Anaerobic metabolism in human skeletal muscle during short-term, intense activity

Abstract

The ability of human skeletal muscle to provide anaerobically derived ATP during short-term, intense activity is examined. The paper emphasizes the information obtained from direct measurements of substrates, intermediates, and products of the pathways in muscle that provide anaerobically derived ATP. The capacity of muscle to provide ATP via anaerobic pathways is ~370 mmol/kg dry muscle (dm) during dynamic exercise lasting ~3 min. Anaerobic glycolysis provided ~80%, phosphocreatine (PCr) degradation ~16%, and depletion of the ATP store ~4% of the total ATP provided. When the blood flow to the working muscles is reduced or occluded, the anaerobic capacity decreases to ~300 mmol/kg dm. This reduction is due to a lower glycolytic capacity associated with an inability to remove lactate from the muscles. Directly measured maximal rates of anaerobically derived ATP provision from PCr degradation and glycolysis during intense muscular activity are each ~9–10 mmol∙kg−1 dm∙s−1. Evidence suggests that both of these pathways are activated instantaneously at the onset of maximal activity.
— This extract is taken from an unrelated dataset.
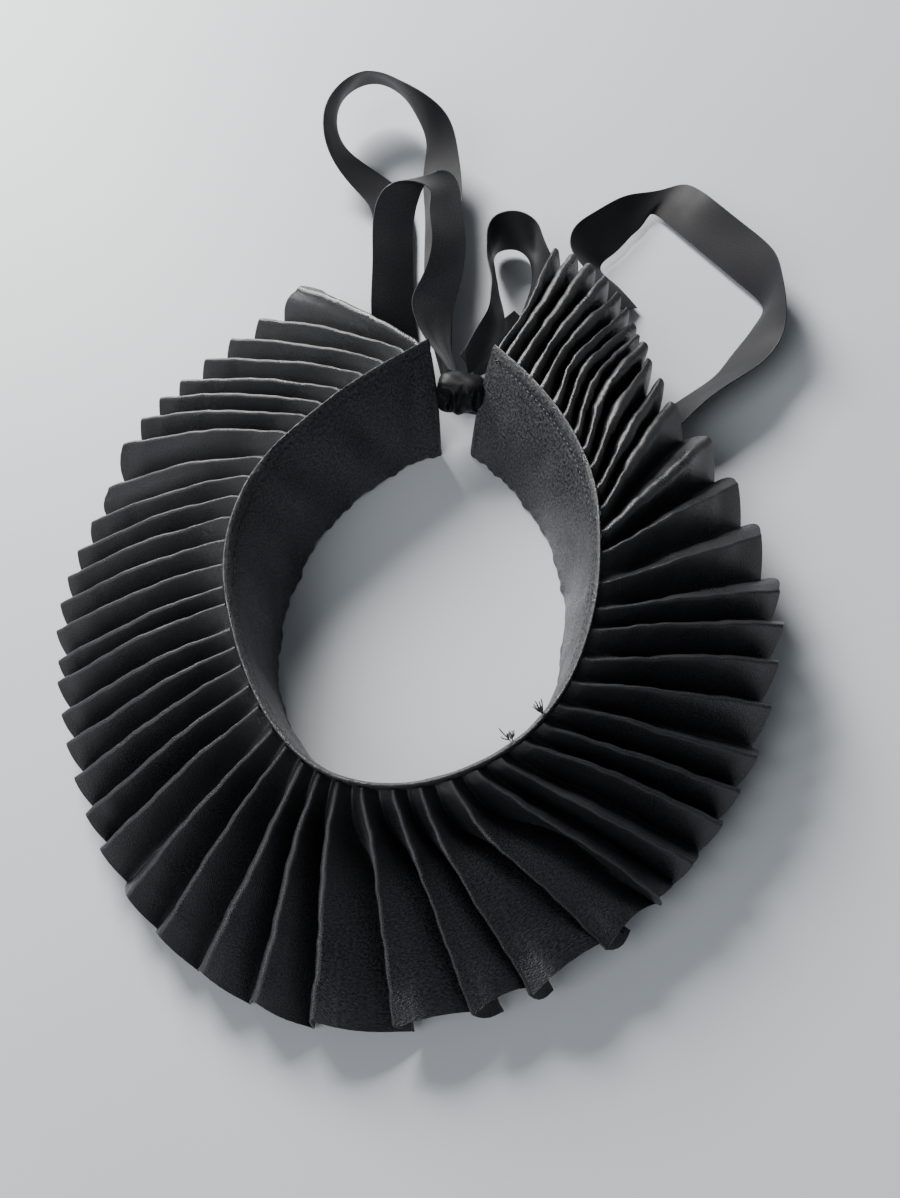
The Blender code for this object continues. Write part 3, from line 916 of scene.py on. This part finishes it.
def ribbon(
    name, node_name, rows, count, cup, seed, gather=0.55,
    material=RIBBON_SATIN,
):
    rng = np.random.default_rng(seed)
    low, high = ribbon_edges(rows, count)
    middle = (low + high) / 2
    along = np.concatenate(
        [[0], np.cumsum(np.linalg.norm(np.diff(middle, axis=0), axis=1))]
    )
    travel = unit(np.gradient(middle, axis=0))
    across = high - low
    normal = unit(np.cross(travel, across))
    share = np.linspace(0, 1, 11)
    width = np.linalg.norm(across, axis=1)
    gathered = np.clip((19.5 - width) / 9, 0, 1)
    phases = rng.uniform(0, 6.28, 4)
    grid, uv = [], []
    for k, q in enumerate(share):
        belly = cup * math.sin(math.pi * q)
        ripple = (
            0.22 * np.sin(along / 9.0 + phases[0] + 2.0 * q)
            + 0.16 * np.sin(along / 4.3 + phases[1] - 3.0 * q)
        ) * math.sin(math.pi * q)
        # a narrowed stretch is gathered into lengthwise folds
        folds = gathered * gather * math.cos(2 * 2 * math.pi * q + phases[2])
        grid.append(low + across * q + normal * (belly + ripple + folds)[:, None])
        uv.append(np.stack([np.full(count, q * 20.0), along], 1))
    grid = np.array(grid).transpose(1, 0, 2)
    grid[..., 2] = np.maximum(grid[..., 2], 0.35)
    piece = shell(
        name, grid, RIBBON, material, np.array(uv).transpose(1, 0, 2)
    )
    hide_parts(node_name)
    return grid, along


def picots(name, grids):
    """The woven edges: a close row of tiny loops of thread down each side."""
    verts, faces = [], []
    shape = np.array(
        [(1, 0, 0), (-1, 0, 0), (0, 1, 0), (0, -1, 0), (0, 0, 1), (0, 0, -1)], float
    )
    tris = [
        (0, 2, 4), (2, 1, 4), (1, 3, 4), (3, 0, 4),
        (2, 0, 5), (1, 2, 5), (3, 1, 5), (0, 3, 5),
    ]
    for grid in grids:
        for edge, beside in ((0, 1), (-1, -2)):
            line, inward = grid[:, edge], grid[:, beside] - grid[:, edge]
            run = np.concatenate(
                [[0], np.cumsum(np.linalg.norm(np.diff(line, axis=0), axis=1))]
            )
            for at in np.arange(0.5, run[-1], 0.8):
                p = np.array([np.interp(at, run, c) for c in line.T])
                into = unit(np.array([np.interp(at, run, c) for c in inward.T]))
                q = np.array([np.interp(at + 0.2, run, c) for c in line.T])
                travel = unit(q - p + 1e-6)
                third = np.cross(into, travel)
                p = p + into * 0.25
                start = len(verts)
                for x, y, z in shape:
                    corner = p + into * x * 0.42 + travel * y * 0.27 + third * z * 0.36
                    corner[2] = max(corner[2], 0.05)
                    verts.append(corner)
                faces += [tuple(start + k for k in f) for f in tris]
    return make(name, verts, faces, SELVAGE)


# ------------------------------------------------------------------ knot
# Folds on the front of the knot, as lines in x and z from its middle (mm), with
# how far each stands proud (or sinks in) and how broad it is.
KNOT_FOLDS = (
    (((-1.9, 5.6), (-1.7, 1.5), (-2.0, -1.8), (-3.2, -3.4), (-4.5, -2.6), (-5.1, -0.4)), 1.25, 0.55),
    (((-3.0, 4.6), (-3.0, 0.5), (-3.5, -1.6), (-4.1, -1.2)), -1.5, 0.65),
    (((5.4, 6.4), (4.6, 3.0), (4.9, -0.5), (6.4, -3.0)), 0.8, 0.6),
    (((3.6, 6.6), (2.6, 2.0), (0.6, -3.5), (-1.0, -7.0)), 0.6, 1.5),
    (((6.6, 5.5), (5.9, 2.5), (6.6, 0.2)), -1.0, 0.6),
    (((1.2, 7.4), (0.0, 3.0), (-0.6, -1.5), (-2.6, -6.5)), -0.7, 0.9),
    (((7.2, -2.5), (3.5, -4.4), (0.5, -7.6)), -0.6, 0.9),
    (((-7.4, 3.5), (-5.2, 2.5), (-4.6, 5.5)), -0.5, 0.8),
)


def from_line(x, z, line):
    best = 99.0
    for (ax, az), (bx, bz) in zip(line[:-1], line[1:]):
        dx, dz = bx - ax, bz - az
        f = min(max(((x - ax) * dx + (z - az) * dz) / (dx * dx + dz * dz), 0), 1)
        best = min(best, math.hypot(x - ax - f * dx, z - az - f * dz))
    return best


def knot():
    """Ribbon gathered round itself between the two ends of the band."""
    around, rings = 150, 74
    half = [k / 2 for k in KNOT_SIZE]
    verts, faces, uvs = [], [], []
    for i in range(rings + 1):
        v = math.pi * (0.02 + 0.96 * i / rings)
        x = -math.copysign(abs(math.cos(v)) ** 0.8, math.cos(v)) * half[0] * 1.22
        girth = math.sin(v) ** 0.35
        waist = 1 - 0.17 * math.exp(-(((x - 3.4) / 2.2) ** 2))
        for j in range(around):
            w = 2 * math.pi * j / around
            c, d = math.cos(w), math.sin(w)
            soft = (abs(c) ** 3.4 + abs(d) ** 3.4) ** (-1 / 3.4)
            y, z = c * soft * girth * half[1] * 0.86, d * soft * girth * half[2] * 0.97
            if z < 0:
                z *= waist
            wrap = 0.25 * math.sin(3 * w + 0.5 * x) + 0.18 * math.sin(7 * w - 0.8 * x)
            y, z = y + c * wrap * 0.8, z + d * wrap * 0.4
            if y < 0:
                proud = sum(
                    h * math.exp(-((from_line(x, z, line) / b) ** 2))
                    for line, h, b in KNOT_FOLDS
                )
                y -= proud * min(1, -y / 3.0)
            y = min(max(y, -half[1] - 0.5), half[1])
            verts.append((KNOT_AT[0] + 0.4 + x, KNOT_AT[1] + y, KNOT_AT[2] + 0.6 + z))
            uvs.append((20.0 * j / around, 14.0 * i / rings))
    for i in range(rings):
        for j in range(around):
            k = (j + 1) % around
            faces.append(
                (i * around + j, i * around + k, (i + 1) * around + k, (i + 1) * around + j)
            )
    faces.append(tuple(reversed(range(around))))
    faces.append(tuple(rings * around + j for j in range(around)))
    # the knot wears the darkest copy of the ribbon satin, painted shade
    body = make("knot_ribbon", verts, faces, KNOT_PAINTED_SHADE, uvs)
    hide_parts("tie_knot")


def loose_threads():
    """Ends of the sewing thread left at the seam, and the tack at the right end."""
    rng = np.random.default_rng(21)
    paths = []
    for place in (0.600, 0.630):
        u = ALONG[-1] * place
        root = on_band(u, 1.0, 0.3)
        for k in range(10):
            way = rng.uniform(-1, 1, 3)
            lean = np.array([-0.6 + 0.5 * way[0], 0.5 + 0.5 * way[1], 0.9 + 0.3 * way[2]])
            size = rng.uniform(1.6, 4.2)
            bend = rng.uniform(-1, 1, 3)
            start = root + np.array([way[1], way[0], 0]) * 0.8
            paths.append(
                [start + lean * size * f + bend * 1.1 * math.sin(2.4 * f) * f for f in np.linspace(0, 1, 7)]
            )
    tubes("loose_threads", paths, 0.19, THREAD, sides=5)
    tack = on_band(ALONG[-1] - 5.0, 0.93, 0.1)
    loops = []
    for k in range(5):
        w = k * 1.25
        loops.append(
            [tack + np.array([0.9 * math.cos(w + a), -0.35 * math.sin(a), 0.9 * math.sin(w + a)]) * 0.8 for a in np.linspace(0, 3.4, 7)]
        )
    tubes("tack_stitch", loops, 0.28, THREAD, sides=6)


# ------------------------------------------------------------------ build
frill()
band()
band_stitches()
# the left bow loop wears a lighter copy of the ribbon satin, painted light; the far loop and the tail a
# darker copy, painted shade
laid = []
laid.append(
    ribbon(
        "ribbon_bow_left", "bow_loop_left", LOOP_LEFT, 150, 0.5, 3,
        0.3, RIBBON_PAINTED_LIGHT,
    )[0]
)
laid.append(
    ribbon(
        "ribbon_loop_far", "tie_loop_far", LOOP_FAR, 260, 0.35, 4,
        material=RIBBON_PAINTED_SHADE,
    )[0]
)
laid.append(
    ribbon(
        "ribbon_bow_right", "bow_loop_right", LOOP_RIGHT, 130, 0.3, 5,
        0.12,
    )[0]
)
laid.append(
    ribbon(
        "ribbon_stretch", "tie_stretch", STRETCH, 50, 0.5, 6,
        0.12,
    )[0]
)
laid.append(
    ribbon(
        "ribbon_tail", "tie_tail", TAIL, 240, 0.3, 8,
        material=RIBBON_PAINTED_SHADE,
    )[0]
)
picots("ribbon_edges", laid)
knot()
loose_threads()


# ------------------------------------------------------------------ stage
def floor():
    m, t, shader = nodes_of("pale_table")
    place = node(t, "ShaderNodeTexCoord")
    cloud = node(t, "ShaderNodeTexNoise", Scale=3.0, Detail=4.0, Roughness=0.5)
    t.links.new(place.outputs["Object"], cloud.inputs["Vector"])
    colour = ramp(
        t, cloud.outputs["Fac"], ((0.3, (0.58, 0.61, 0.64)), (0.7, (0.64, 0.67, 0.70)))
    )
    t.links.new(colour, shader.inputs["Base Color"])
    shader.inputs["Roughness"].default_value = 0.55
    mesh = bpy.data.meshes.new("floor")
    mesh.from_pydata([(-4, -4, 0), (4, -4, 0), (4, 4, 0), (-4, 4, 0)], [], [(0, 1, 2, 3)])
    mesh.materials.append(m)
    obj = bpy.data.objects.new("floor", mesh)
    bpy.context.scene.collection.objects.link(obj)
    obj.location.z = -0.0003


def area_light(name, at, aim, size, energy, colour):
    data = bpy.data.lights.new(name, "AREA")
    data.shape = "RECTANGLE"
    data.size, data.size_y = size
    data.energy = energy
    data.color = colour
    obj = bpy.data.objects.new(name, data)
    bpy.context.scene.collection.objects.link(obj)
    obj.location = at
    obj.rotation_euler = (Vector(aim) - Vector(at)).to_track_quat("-Z", "Y").to_euler()
    return obj


floor()
area_light("window", (-0.84, 1.0, 0.84), (0, 0, 0), (0.62, 0.62), 58.0, (1.0, 0.985, 0.96))
area_light("room", (-0.85, -1.15, 1.25), (0, 0, 0), (1.1, 1.1), 19.0, (0.95, 0.97, 1.0))
world = bpy.data.worlds.new("room_light")
world.use_nodes = True
sky = world.node_tree.nodes["Background"]
sky.inputs["Color"].default_value = (0.86, 0.92, 1.0, 1)
sky.inputs["Strength"].default_value = 0.14
bpy.context.scene.world = world

camera_data = bpy.data.cameras.new("camera")
camera_data.lens = 36.06
camera_data.sensor_width = 36.0
camera_data.clip_start = 0.01
camera = bpy.data.objects.new("camera", camera_data)
bpy.context.scene.collection.objects.link(camera)
camera.location = (0.04667, -0.28647, 0.37006)
aim = Vector((0.0097, -0.0582, 0.0))
camera.rotation_euler = (aim - camera.location).to_track_quat("-Z", "Y").to_euler()
bpy.context.scene.camera = camera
Spring training does little to the capacity or rates of the pathways, although a 10–20% increase in glycolytic ATP provision has been reported. The only study comparing direct and indirect estimates of the anaerobic capacity in humans suggests that O2 deficit measured at the mouth accurately predicts the anaerobic capacity of a single muscle group and that O2 debt does not. There are many unresolved issues regarding the capacity of the PCr and glycogenolytic–glycolytic systems to provide ATP during short-term intense muscular activity in humans. Considerable effort is now being directed to understanding the in vivo regulation of the regulatory and flux-generating glycogenolytic enzyme, phosphorylase.Key words: glycogenosis, glycolysis, phosphocreatine, ATP, sprinting.